**Task details**
Send back all the data below, exactly as given.

■ ■ ■ ■ ■

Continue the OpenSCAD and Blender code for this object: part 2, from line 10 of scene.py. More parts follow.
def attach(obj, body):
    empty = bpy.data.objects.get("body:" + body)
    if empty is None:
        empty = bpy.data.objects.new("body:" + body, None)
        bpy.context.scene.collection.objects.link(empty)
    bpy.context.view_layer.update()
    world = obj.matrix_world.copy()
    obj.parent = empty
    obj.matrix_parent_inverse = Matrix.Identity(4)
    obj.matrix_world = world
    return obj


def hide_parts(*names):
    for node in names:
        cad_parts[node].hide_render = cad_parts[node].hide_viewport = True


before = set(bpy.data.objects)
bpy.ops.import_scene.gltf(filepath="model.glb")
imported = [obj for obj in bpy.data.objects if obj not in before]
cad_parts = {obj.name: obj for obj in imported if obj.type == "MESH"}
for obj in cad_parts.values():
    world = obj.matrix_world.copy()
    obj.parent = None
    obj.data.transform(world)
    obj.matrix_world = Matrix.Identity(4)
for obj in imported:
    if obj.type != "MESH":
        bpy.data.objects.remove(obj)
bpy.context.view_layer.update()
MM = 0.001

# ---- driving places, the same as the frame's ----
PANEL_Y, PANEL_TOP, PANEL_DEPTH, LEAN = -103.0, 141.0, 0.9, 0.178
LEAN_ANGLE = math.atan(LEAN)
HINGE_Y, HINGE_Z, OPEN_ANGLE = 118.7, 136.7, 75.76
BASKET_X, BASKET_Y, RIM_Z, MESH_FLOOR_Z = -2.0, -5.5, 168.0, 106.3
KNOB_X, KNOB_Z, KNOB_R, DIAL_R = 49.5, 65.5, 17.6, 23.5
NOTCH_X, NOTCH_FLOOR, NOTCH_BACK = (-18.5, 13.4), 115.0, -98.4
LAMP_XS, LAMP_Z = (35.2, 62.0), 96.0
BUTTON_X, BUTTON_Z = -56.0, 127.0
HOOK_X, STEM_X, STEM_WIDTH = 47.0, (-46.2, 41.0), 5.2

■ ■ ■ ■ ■

**Final answer**
Continue the OpenSCAD and Blender code for this object: part 2, from line 10 of scene.py. More parts follow.
def attach(obj, body):
    empty = bpy.data.objects.get("body:" + body)
    if empty is None:
        empty = bpy.data.objects.new("body:" + body, None)
        bpy.context.scene.collection.objects.link(empty)
    bpy.context.view_layer.update()
    world = obj.matrix_world.copy()
    obj.parent = empty
    obj.matrix_parent_inverse = Matrix.Identity(4)
    obj.matrix_world = world
    return obj


def hide_parts(*names):
    for node in names:
        cad_parts[node].hide_render = cad_parts[node].hide_viewport = True


before = set(bpy.data.objects)
bpy.ops.import_scene.gltf(filepath="model.glb")
imported = [obj for obj in bpy.data.objects if obj not in before]
cad_parts = {obj.name: obj for obj in imported if obj.type == "MESH"}
for obj in cad_parts.values():
    world = obj.matrix_world.copy()
    obj.parent = None
    obj.data.transform(world)
    obj.matrix_world = Matrix.Identity(4)
for obj in imported:
    if obj.type != "MESH":
        bpy.data.objects.remove(obj)
bpy.context.view_layer.update()
MM = 0.001

# ---- driving places, the same as the frame's ----
PANEL_Y, PANEL_TOP, PANEL_DEPTH, LEAN = -103.0, 141.0, 0.9, 0.178
LEAN_ANGLE = math.atan(LEAN)
HINGE_Y, HINGE_Z, OPEN_ANGLE = 118.7, 136.7, 75.76
BASKET_X, BASKET_Y, RIM_Z, MESH_FLOOR_Z = -2.0, -5.5, 168.0, 106.3
KNOB_X, KNOB_Z, KNOB_R, DIAL_R = 49.5, 65.5, 17.6, 23.5
NOTCH_X, NOTCH_FLOOR, NOTCH_BACK = (-18.5, 13.4), 115.0, -98.4
LAMP_XS, LAMP_Z = (35.2, 62.0), 96.0
BUTTON_X, BUTTON_Z = -56.0, 127.0
HOOK_X, STEM_X, STEM_WIDTH = 47.0, (-46.2, 41.0), 5.2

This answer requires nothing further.